** start of DATA **

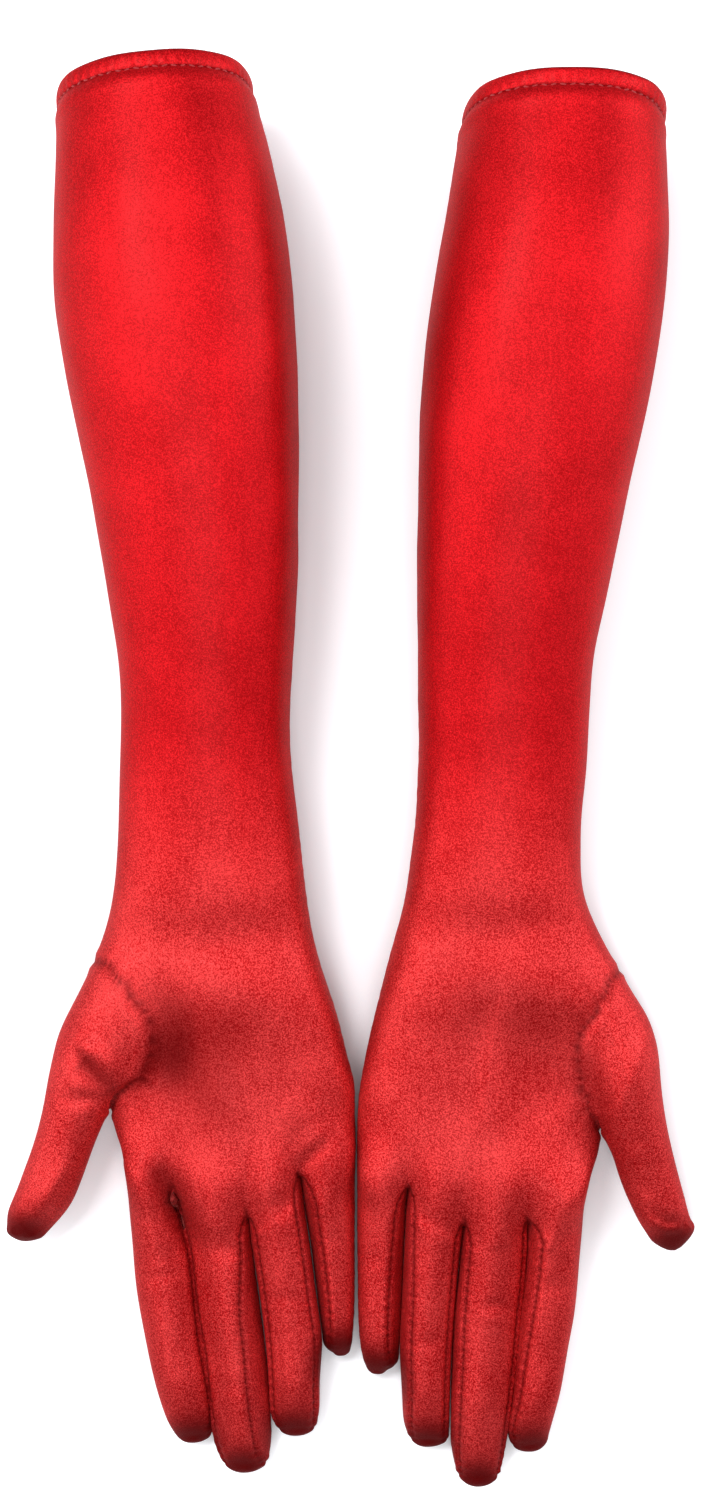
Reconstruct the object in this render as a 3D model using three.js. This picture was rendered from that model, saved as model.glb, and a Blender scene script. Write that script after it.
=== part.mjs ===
// A matched pair of long satin gloves, right and left, lying palm up: +Z is up, away from the palms,
// +Y runs from the fingertips to the cuffs, and the origin is at the bottom centre of the whole pair.
// Each glove is a set of thin cloth shells that keep the shape of a worn glove: a sleeve and a hand
// panel (the trank), finger fronts and backs, fourchettes between the fingers, a set-in thumb piece,
// a turned hem with an elastic in it, and threads. All lengths are in millimetres.
import * as THREE from 'three';

// ---- driving dimensions -------------------------------------------------------------------------
const CLOTH = 0.8;          // wall of every cloth shell
const EDGE = 0.3;           // how far each shell's edge stays back from its seam line
const FINGER_SIDE = 1.15;   // how far a finger's shells stay back from the slit between two fingers
const ROOT_GAP = 1.2;       // how far a finger's shells start from the hand's edge
const WEB_RISE = 6;         // the back of a finger starts this much nearer the cuff than its front
const TOP_POWER = 2.3;      // roundness of a section's upper half
const LOW_POWER = 2.5;      // roundness of a section's lower half
const PRESSED = 0.5;        // the cloth is pressed flat where it rests, this deep
const HEM_PLY = 0.6, HEM_FOLD = 3.2, HEM_DEPTH = 5.0;      // turned hem: ply, fold thickness, depth
const ELASTIC = [0.8, 3.6];                                // elastic: thickness, width
const THREAD = 0.5;
const SLEEVE_ROWS = [1, 3, 5, 7, 9, 11];
const HAND_ROWS = [11, 12, 13, 14, 15, 16, 17, 18];
const SPREAD = [-0.9, -0.7, -0.47, -0.235, 0, 0.235, 0.47, 0.7, 0.9];   // columns across the arm
const THUMB_ROWS = [13, 16];                               // rows the thumb hole lies between

// rows:    [y left, y right, x left, x right, z low, z side, z high, lean of the section]
// root:    [x, y, z high, z middle, z low], from the thumb side to the little-finger side
// fingers: st = [x thumb side, y, x little-finger side, y, z low, z high, front's share of width]
// thumb:   st = [x outer, y, x inner, y, z centre, half height]
// seam:    the thumb seam's corners on the palm (a, t, b) and on the back (u)
const GLOVE = {
  right: {
    rows: [
      [199.44, 204.97, -92.82, -33.75, 2.1, 30, 59.5, 6.0],
      [194.43, 199.95, -92.98, -32.51, 1.7, 30.5, 60.5, 6.0],
      [179.83, 184.74, -93.29, -28.19, 0, 31.5, 63, 4.5],
      [159.84, 163.51, -93.85, -23.58, 0, 32, 65.5, 2.5],
      [136.87, 138.71, -93.45, -20.67, 0, 32, 66, 1.2],
      [110.04, 110.65, -89.5, -19.16, 0, 31, 63.5, 0],
      [82.93, 82.93, -83.7, -18.74, 0, 29, 59, 0],
      [55.43, 55.43, -78.83, -19.25, 0, 26.5, 53.5, 0],
      [27.79, 27.79, -74.57, -20.84, 0.6, 23.8, 47.5, 0],
      [4.64, 4.64, -73.95, -21.51, 1.8, 21.8, 42.8, 0],
      [-15.49, -15.49, -74.35, -19.98, 3.0, 20.6, 39.6, 0],
      [-31.0, -31.0, -75.02, -18.14, 3.4, 20, 38.2, 0],
      [-48.1, -48.1, -77.27, -16.14, 2.6, 19, 37, 0],
      [-65.54, -65.54, -83.09, -12.58, 1.0, 18, 35.5, 0],
      [-80.22, -80.22, -81.0, -7.77, 0.3, 17, 34, 0],
      [-95.23, -95.23, -79.2, -4.05, 0, 16.2, 32.2, 0],
      [-110.23, -104.0, -78.0, -1.96, 0, 15.6, 30.6, 0],
      [-120.27, -113.42, -76.03, -1.71, 0.3, 15, 29, 0]
    ],
    root: [
      [-72.59, -129.73, 23.5, 14, 4.0],
      [-65.71, -131.73, 27, 0, 1.2],
      [-58.19, -135.57, 21.5, 13, 4.5],
      [-45.73, -140.73, 26.5, 0, 1.2],
      [-35.15, -144.31, 21.0, 12.5, 4.5],
      [-26.97, -139.03, 25.5, 0, 1.2],
      [-19.21, -131.68, 20.5, 12.5, 4.5],
      [-10.34, -127.82, 24, 0, 1.2],
      [-2.48, -124.56, 20.5, 12.5, 4.0]
    ],
    fingers: [
      {
        st: [
          [-72.41, -142.01, -57.49, -142.95, 2.0, 24.6, 0.74],
          [-71.24, -154.67, -53.65, -155.3, 2.0, 22.4, 0.74],
          [-69.91, -168.9, -51.83, -168.9, 2.0, 20.4, 0.75],
          [-67.16, -184.74, -49.44, -184.11, 1.7, 18.6, 0.76],
          [-64.12, -199.09, -47.88, -198.15, 1.1, 16.6, 0.78],
          [-60.45, -210.39, -46.69, -209.14, 0.8, 13.8, 0.8],
          [-57.21, -215.64, -48.25, -214.7, 2.2, 10.3, 0.82]
        ],
        tip: [-52.82, -218.21, 6.0]
      },
      {
        st: [
          [-56.18, -144.82, -34.8, -152.31, 2.0, 24.6, 0.74],
          [-53.12, -156.86, -33.53, -160.61, 2.0, 22.4, 0.74],
          [-51.14, -173.28, -31.9, -173.91, 2.0, 20.4, 0.75],
          [-48.85, -187.87, -30.28, -187.87, 1.7, 18.6, 0.76],
          [-47.25, -202.54, -29.0, -201.91, 1.1, 16.6, 0.78],
          [-45.22, -217.3, -28.42, -216.67, 0.8, 13.8, 0.8],
          [-42.12, -224.13, -29.86, -223.82, 2.2, 10.3, 0.82]
        ],
        tip: [-36.63, -227.65, 6.0]
      },
      {
        st: [
          [-33.93, -152.31, -18.1, -141.08, 2.0, 24.6, 0.74],
          [-32.72, -160.61, -15.78, -156.23, 2.0, 22.4, 0.74],
          [-31.12, -172.03, -14.08, -170.47, 2.0, 20.4, 0.75],
          [-29.34, -185.36, -12.99, -184.11, 1.7, 18.6, 0.76],
          [-28.28, -198.15, -12.7, -196.89, 1.1, 16.6, 0.78],
          [-27.23, -208.51, -13.19, -207.25, 0.8, 13.8, 0.8],
          [-24.99, -213.44, -14.84, -212.81, 2.2, 10.3, 0.82]
        ],
        tip: [-20.44, -216.01, 6.0]
      },
      {
        st: [
          [-17.66, -141.28, -1.72, -135.65, 2.0, 21.8, 0.74],
          [-15.49, -153.36, -1.72, -151.48, 2.0, 19.2, 0.74],
          [-13.94, -164.82, -1.75, -163.88, 1.8, 17.0, 0.75],
          [-12.7, -174.41, -1.88, -173.78, 1.3, 15.4, 0.76],
          [-11.37, -182.44, -2.26, -181.82, 1.0, 13.6, 0.78],
          [-9.9, -187.01, -2.89, -186.7, 1.2, 11.6, 0.8],
          [-8.49, -189.32, -3.93, -189.17, 2.6, 9.0, 0.82]
        ],
        tip: [-6.13, -190.78, 5.6]
      }
    ],
    thumb: {
      st: [
        [-92.93, -83.29, -78.01, -112.51, 17.5, 13.6],
        [-96.83, -98.23, -79.42, -116.26, 17.3, 11.6],
        [-99.08, -111.37, -81.97, -121.94, 16.6, 10.2],
        [-102.46, -123.64, -84.77, -129.55, 15.5, 9.5],
        [-106.36, -135.05, -88.42, -138.79, 14.0, 9.0],
        [-109.99, -144.36, -93.58, -146.08, 12.2, 7.9],
        [-110.3, -150.82, -99.51, -152.39, 10.8, 4.6]
      ],
      tip: [-105.85, -153.76, 10.0]
    },
    seam: {
      a: [
        [-83.09, -65.54],
        [-79.95, -65.47],
        [-76.56, -67.17],
        [-71.63, -72.1]
      ],
      t: [
        [-65.44, -80.92],
        [-64.44, -92.66]
      ],
      b: [
        [-67.56, -101.26],
        [-72.18, -104.03],
        [-75.72, -107.42],
        [-78.16, -112.1]
      ],
      u: [
        [-79.86, -67.78],
        [-77.66, -80.33],
        [-76.41, -96.02],
        [-76.41, -111.08]
      ]
    },
    radial: -1
  },
  left: {
    rows: [
      [195.76, 195.76, 32.22, 93.59, 2.1, 30, 59.5, 7.5],
      [190.75, 190.75, 30.97, 93.23, 1.7, 30.5, 60.5, 7.5],
      [177.08, 177.08, 28.49, 93.81, 0, 31.5, 63, 5.0],
      [158.61, 158.61, 25.26, 94.16, 0, 32, 65.5, 2.5],
      [137.79, 137.79, 21.89, 92.93, 0, 32, 66, 1.2],
      [110.35, 110.35, 18.7, 89.04, 0, 31, 63.5, 0],
      [82.93, 82.93, 17.81, 83.08, 0, 29, 59, 0],
      [55.43, 55.43, 17.71, 77.6, 0, 26.5, 53.5, 0],
      [27.79, 27.79, 18.06, 72.41, 0.6, 23.8, 47.5, 0],
      [4.64, 4.64, 18.1, 70.86, 1.8, 21.8, 42.8, 0],
      [-15.49, -15.49, 17.5, 69.24, 3.0, 20.6, 39.6, 0],
      [-31.0, -31.0, 15.96, 68.36, 3.4, 20, 38.2, 0],
      [-48.1, -48.1, 13.19, 70.6, 2.6, 19, 37, 0],
      [-67.72, -67.72, 7.92, 80.76, 1.0, 18, 35.5, 0],
      [-82.4, -82.4, 4.04, 76.65, 0.3, 17, 34, 0],
      [-98.03, -98.03, 0.62, 75.16, 0, 16.2, 32.2, 0],
      [-108.99, -114.59, -0.78, 74.58, 0, 15.6, 30.6, 0],
      [-119.65, -126.5, -1.0, 73.69, 0.3, 15, 29, 0]
    ],
    root: [
      [69.66, -136.53, 23.5, 14, 4.0],
      [61.71, -140.35, 27, 0, 1.2],
      [51.85, -145.79, 21.5, 13, 4.5],
      [42.03, -146.89, 26.5, 0, 1.2],
      [32.36, -146.79, 21.0, 12.5, 4.5],
      [23.58, -141.8, 25.5, 0, 1.2],
      [15.03, -135.71, 20.5, 12.5, 4.5],
      [6.64, -133.37, 24, 0, 1.2],
      [0.0, -130.75, 20.5, 12.5, 4.0]
    ],
    fingers: [
      {
        st: [
          [69.45, -146.7, 51.84, -153.87, 2.0, 24.6, 0.74],
          [68.43, -158.73, 51.09, -162.48, 2.0, 22.4, 0.74],
          [66.94, -175.16, 49.76, -175.78, 2.0, 20.4, 0.75],
          [64.81, -187.87, 48.69, -189.12, 1.7, 18.6, 0.76],
          [62.55, -201.28, 47.59, -202.54, 1.1, 16.6, 0.78],
          [59.82, -211.96, 46.51, -213.22, 0.8, 13.8, 0.8],
          [58.15, -217.53, 48.25, -218.47, 2.2, 10.3, 0.82]
        ],
        tip: [53.3, -221.04, 6.0]
      },
      {
        st: [
          [51.34, -153.87, 31.68, -154.81, 2.0, 24.6, 0.74],
          [50.62, -165.61, 30.4, -165.61, 2.0, 22.4, 0.74],
          [49.36, -178.29, 29.25, -178.29, 2.0, 20.4, 0.75],
          [48.22, -191.63, 28.59, -191.63, 1.7, 18.6, 0.76],
          [46.75, -205.67, 28.28, -205.36, 1.1, 16.6, 0.78],
          [44.65, -220.13, 28.92, -219.81, 0.8, 13.8, 0.8],
          [42.75, -227.9, 31.28, -227.59, 2.2, 10.3, 0.82]
        ],
        tip: [36.95, -232.05, 6.0]
      },
      {
        st: [
          [31.37, -153.87, 14.39, -143.57, 2.0, 24.6, 0.74],
          [30.4, -162.48, 13.65, -156.23, 2.0, 22.4, 0.74],
          [29.56, -173.28, 13.04, -172.03, 2.0, 20.4, 0.75],
          [28.65, -186.93, 12.78, -186.3, 1.7, 18.6, 0.76],
          [28.06, -200.66, 12.92, -200.03, 1.1, 16.6, 0.78],
          [27.48, -211.65, 13.85, -211.02, 0.8, 13.8, 0.8],
          [25.71, -216.59, 16.19, -216.27, 2.2, 10.3, 0.82]
        ],
        tip: [20.91, -219.47, 6.0]
      },
      {
        st: [
          [14.22, -144.09, -1.0, -140.03, 2.0, 21.8, 0.74],
          [13.52, -155.23, -0.97, -154.61, 2.0, 19.2, 0.74],
          [12.94, -167.96, -0.88, -167.64, 1.8, 17.0, 0.75],
          [12.39, -179.11, -0.66, -178.8, 1.3, 15.4, 0.76],
          [11.62, -187.15, -0.06, -186.84, 1.0, 13.6, 0.78],
          [10.21, -192.35, 1.19, -192.04, 1.2, 11.6, 0.8],
          [8.02, -194.98, 2.67, -194.67, 2.6, 9.0, 0.82]
        ],
        tip: [5.19, -196.6, 5.6]
      }
    ],
    thumb: {
      st: [
        [88.11, -78.94, 74.75, -119.03, 17.5, 14.6],
        [92.49, -90.16, 76.32, -123.11, 17.2, 12.8],
        [93.65, -104.23, 78.25, -126.94, 16.4, 11.2],
        [95.46, -116.48, 80.29, -133.3, 15.4, 10.2],
        [98.4, -129.13, 83.28, -140.35, 14.0, 9.2],
        [101.69, -141.83, 87.0, -147.3, 12.4, 8.0],
        [104.33, -149.85, 91.04, -153.45, 11.0, 4.6]
      ],
      tip: [98.47, -156.71, 10.2]
    },
    seam: {
      a: [
        [80.92, -68.34],
        [78.72, -69.79],
        [76.41, -72.4],
        [72.87, -77.33]
      ],
      t: [
        [68.51, -85.21],
        [66.83, -95.73]
      ],
      b: [
        [68.17, -105.26],
        [70.33, -110.8],
        [72.48, -114.5],
        [74.73, -118.64]
      ],
      u: [
        [77.98, -70.92],
        [75.47, -84.1],
        [74.21, -99.79],
        [73.59, -115.48]
      ]
    },
    radial: 1
  }
};
const FINGERS = ['index', 'middle', 'ring', 'little'];
const COLOURS = { satin: 0xd5141c, fourchette: 0xb81018, hem: 0xc2141c, thread: 0x9c0d14, elastic: 0xd9cdc6 };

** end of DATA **

Extract lines where the string "from" occurs.

Reconstruct the object in this render as a 3D model using three.js. This picture was rendered from that model, saved as model.glb, and a Blender scene script. Write that script after it.
// A matched pair of long satin gloves, right and left, lying palm up: +Z is up, away from the palms,
// +Y runs from the fingertips to the cuffs, and the origin is at the bottom centre of the whole pair.
import * as THREE from 'three';
const EDGE = 0.3;           // how far each shell's edge stays back from its seam line
const FINGER_SIDE = 1.15;   // how far a finger's shells stay back from the slit between two fingers
const ROOT_GAP = 1.2;       // how far a finger's shells start from the hand's edge
// root:    [x, y, z high, z middle, z low], from the thumb side to the little-finger side